-------- EXERCISE MATERIAL --------

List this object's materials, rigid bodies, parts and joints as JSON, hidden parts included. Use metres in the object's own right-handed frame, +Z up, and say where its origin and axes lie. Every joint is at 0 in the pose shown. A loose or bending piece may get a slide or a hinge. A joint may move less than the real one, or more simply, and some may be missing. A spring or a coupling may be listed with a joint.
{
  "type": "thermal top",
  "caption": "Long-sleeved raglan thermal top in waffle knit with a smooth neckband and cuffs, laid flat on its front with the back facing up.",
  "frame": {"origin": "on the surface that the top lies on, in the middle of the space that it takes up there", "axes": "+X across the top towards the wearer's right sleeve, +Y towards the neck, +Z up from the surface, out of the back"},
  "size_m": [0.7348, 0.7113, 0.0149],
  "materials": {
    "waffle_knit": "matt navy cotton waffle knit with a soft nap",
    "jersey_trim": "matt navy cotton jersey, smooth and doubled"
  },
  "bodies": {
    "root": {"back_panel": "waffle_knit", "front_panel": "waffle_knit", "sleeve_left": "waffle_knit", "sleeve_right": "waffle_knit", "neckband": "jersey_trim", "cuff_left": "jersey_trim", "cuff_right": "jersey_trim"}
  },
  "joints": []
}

--------
-------- EXERCISE MATERIAL --------

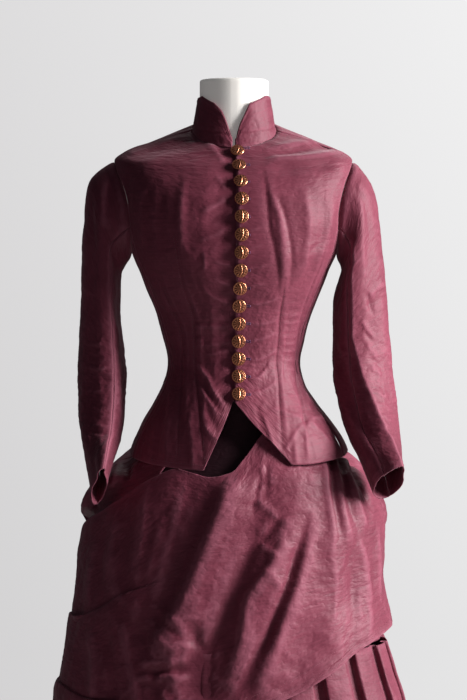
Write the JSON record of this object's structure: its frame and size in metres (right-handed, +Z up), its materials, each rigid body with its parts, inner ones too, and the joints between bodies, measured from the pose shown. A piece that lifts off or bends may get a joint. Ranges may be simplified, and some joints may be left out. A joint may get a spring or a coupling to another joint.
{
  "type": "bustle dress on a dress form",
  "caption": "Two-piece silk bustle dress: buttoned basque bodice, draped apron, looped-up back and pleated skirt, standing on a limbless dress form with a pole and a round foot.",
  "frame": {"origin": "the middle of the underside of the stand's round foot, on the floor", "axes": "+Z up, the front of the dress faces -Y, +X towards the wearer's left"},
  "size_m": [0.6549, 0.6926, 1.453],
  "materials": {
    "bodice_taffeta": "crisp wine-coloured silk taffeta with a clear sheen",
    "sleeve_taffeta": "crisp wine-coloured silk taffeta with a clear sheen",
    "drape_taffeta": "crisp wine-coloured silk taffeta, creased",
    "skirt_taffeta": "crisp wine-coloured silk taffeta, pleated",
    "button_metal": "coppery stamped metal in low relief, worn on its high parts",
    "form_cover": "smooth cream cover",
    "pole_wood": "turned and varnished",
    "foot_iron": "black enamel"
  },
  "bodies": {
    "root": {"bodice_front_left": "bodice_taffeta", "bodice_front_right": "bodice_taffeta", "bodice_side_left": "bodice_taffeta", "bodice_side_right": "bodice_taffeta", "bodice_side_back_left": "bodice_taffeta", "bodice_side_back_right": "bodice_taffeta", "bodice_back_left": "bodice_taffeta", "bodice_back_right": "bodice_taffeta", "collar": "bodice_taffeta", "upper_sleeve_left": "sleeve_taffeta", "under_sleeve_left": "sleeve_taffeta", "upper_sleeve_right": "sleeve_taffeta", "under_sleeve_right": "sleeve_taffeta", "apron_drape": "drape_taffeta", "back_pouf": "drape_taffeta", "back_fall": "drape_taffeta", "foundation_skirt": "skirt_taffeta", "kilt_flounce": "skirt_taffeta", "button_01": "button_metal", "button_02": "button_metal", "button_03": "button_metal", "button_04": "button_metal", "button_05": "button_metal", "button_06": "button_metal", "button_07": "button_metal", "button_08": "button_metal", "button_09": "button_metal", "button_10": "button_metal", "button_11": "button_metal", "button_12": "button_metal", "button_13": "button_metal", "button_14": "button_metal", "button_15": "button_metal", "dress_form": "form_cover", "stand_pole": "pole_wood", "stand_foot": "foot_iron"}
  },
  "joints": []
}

--------

◆ GIVEN INSTRUCTION
Look through the entries above. Extract each line with the word "JSON".

◆ EXERCISE OUTPUT
List this object's materials, rigid bodies, parts and joints as JSON, hidden parts included. Use metres in the object's own right-handed frame, +Z up, and say where its origin and axes lie. Every joint is at 0 in the pose shown. A loose or bending piece may get a slide or a hinge. A joint may move less than the real one, or more simply, and some may be missing. A spring or a coupling may be listed with a joint.
Write the JSON record of this object's structure: its frame and size in metres (right-handed, +Z up), its materials, each rigid body with its parts, inner ones too, and the joints between bodies, measured from the pose shown. A piece that lifts off or bends may get a joint. Ranges may be simplified, and some joints may be left out. A joint may get a spring or a coupling to another joint.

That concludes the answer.